ADR 0005 — Event Hubs over open-source Kafka for streaming ingestion¶
Context and Problem Statement¶
Several vertical examples (IoT streaming, EPA air-quality, NOAA weather, casino analytics) require a durable, high-throughput streaming buffer in front of Bronze. We must pick a default streaming broker that works in Azure Government on day one, survives burst ingestion, integrates with our Purview/Unity Catalog governance, and does not force customers to operate a stateful distributed system.
Decision Drivers¶
- Azure Government availability — broker must be a Gov-GA PaaS with FedRAMP High inheritance.
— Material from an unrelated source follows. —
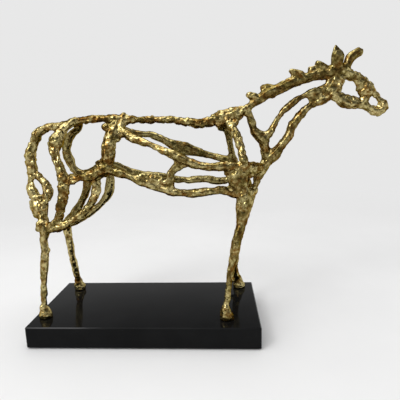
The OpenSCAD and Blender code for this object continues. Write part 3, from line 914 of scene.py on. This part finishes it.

- Operational burden — a managed broker eliminates ZooKeeper/KRaft, broker patching, and partition rebalancing as customer responsibilities.
- Kafka protocol compatibility — customers with existing Kafka clients must be able to connect without code rewrites.
- Native integration with Stream Analytics, Azure Functions, ADX, and Databricks Structured Streaming.
- Cost predictability — throughput-unit or auto-inflate pricing should be simpler to forecast than self-hosted MSK/Confluent Cloud equivalents.
Considered Options¶
- Azure Event Hubs (chosen) — Managed PaaS, Gov-GA, Kafka-protocol endpoint for drop-in clients, native connectors to Stream Analytics, ADX, Functions, and Databricks.
- Self-hosted Apache Kafka on AKS — Full control, open-source, but customer-owned cluster management.
- Confluent Cloud on Azure — Managed Kafka with full Kafka ecosystem (Connect, Schema Registry, ksqlDB).
- Azure Service Bus — Reliable queuing/pub-sub for business messaging but not a data-stream broker.
Decision Outcome¶
Chosen: Option 1 — Event Hubs as the default streaming broker, with a Kafka-protocol endpoint enabled so Kafka-client code connects without changes. Event Hubs Capture writes directly to Bronze (ADLS Gen2) as Avro/Parquet. A Service Bus lane is reserved for transactional/business messaging and is not considered for data streaming.
Consequences¶
- Positive: Managed PaaS in Azure Gov; FedRAMP High inheritance; no broker operations.
- Positive: Kafka-protocol endpoint means existing producers/consumers (librdkafka, kafka-python, Spark kafka source) work unmodified.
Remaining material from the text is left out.